Joe Francis and Brody Jenner got into a fistfight! Sadly, no one died. Jenner claims Francis punched his girlfriend in the face and he defended her. Francis has a different take: “I went into a submissive ball. I covered my face and let the whole thing subside.” My (lecherous, cowardly) hero!

Obesity shrinks the brains of elderly folks, making them more susceptible to Alzheimer’s and dementia. My golden years are going to be verrrrrry interesting…

Is Lindsay Lohan lying about a recent burglary at her home? Is she claiming that $2,000,000 in borrowed jewels were stolen when they weren’t there in the first place? OMG! LOL! RAOTFSRIMA!

A woman in Joliet, Illinois wanted to check how much gas she had poured in her gas can. So she lit her cigarette lighter and looked. She got many severe burns. Great job, dummy!

Jonah Goldberg (whose byline photo, like fellow scumbag Maggie Gallagher’s is about 10 years and 100 pounds lighter) has a nice little column about the not-yet-cold Ted Kennedy titled “Why He’d Want His Death Exploited”. It concludes with “I suspect that they’ll be disappointed to discover that the currency of the Kennedy name purchases far less than it once did — thanks in large part to what Ted Kennedy did with it.” Hey, Jonah? Ted Kennedy did more for America than you ever could. Fuck you.

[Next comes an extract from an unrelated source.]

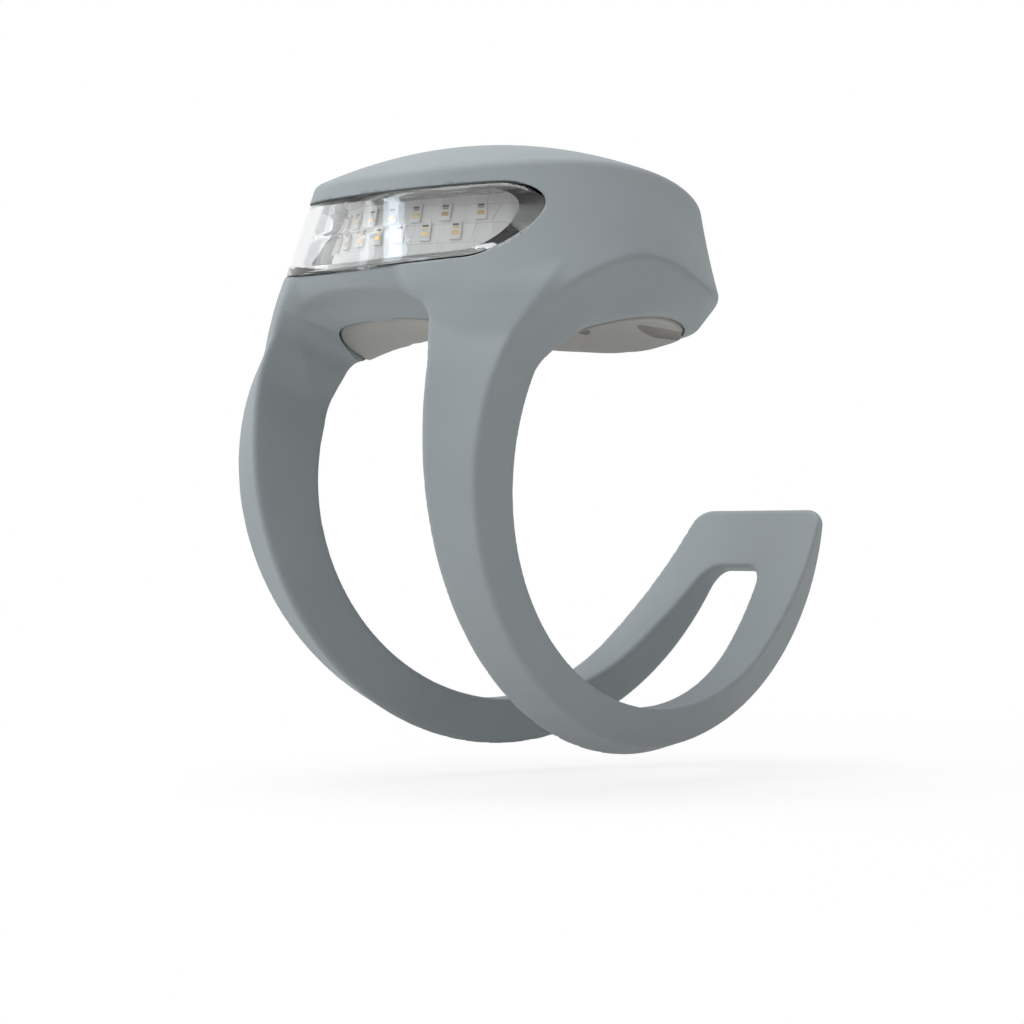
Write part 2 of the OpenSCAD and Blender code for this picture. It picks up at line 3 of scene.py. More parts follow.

Hey! The Yanks beat the White Sox today! 10-0! When do we clinch? And when does Boston unclench?

And that’ll do it. Have a lovely evening, kids. And pray that our plane ain’t delayed or blowed up!


3 Comments

  1. John Bishop
    29/08/2009

    Michelle Malkin’s crooked eyes

    About an Asian woman? Yeah, that’s not racist.

  2. jed
    29/08/2009

    No, John, it isn’t. Her eyes are uneven. Like Shannen Doherty. Who isn’t Asian. I didn’t say “slanted” or “sideways” or “moo goo gai pan.” Michelle Malkin’s eyes are crooked.

    Thanks for reading!

  3. BOC
    30/08/2009

    Hooray! Finally. I was dangerously close to having to read the Post myself.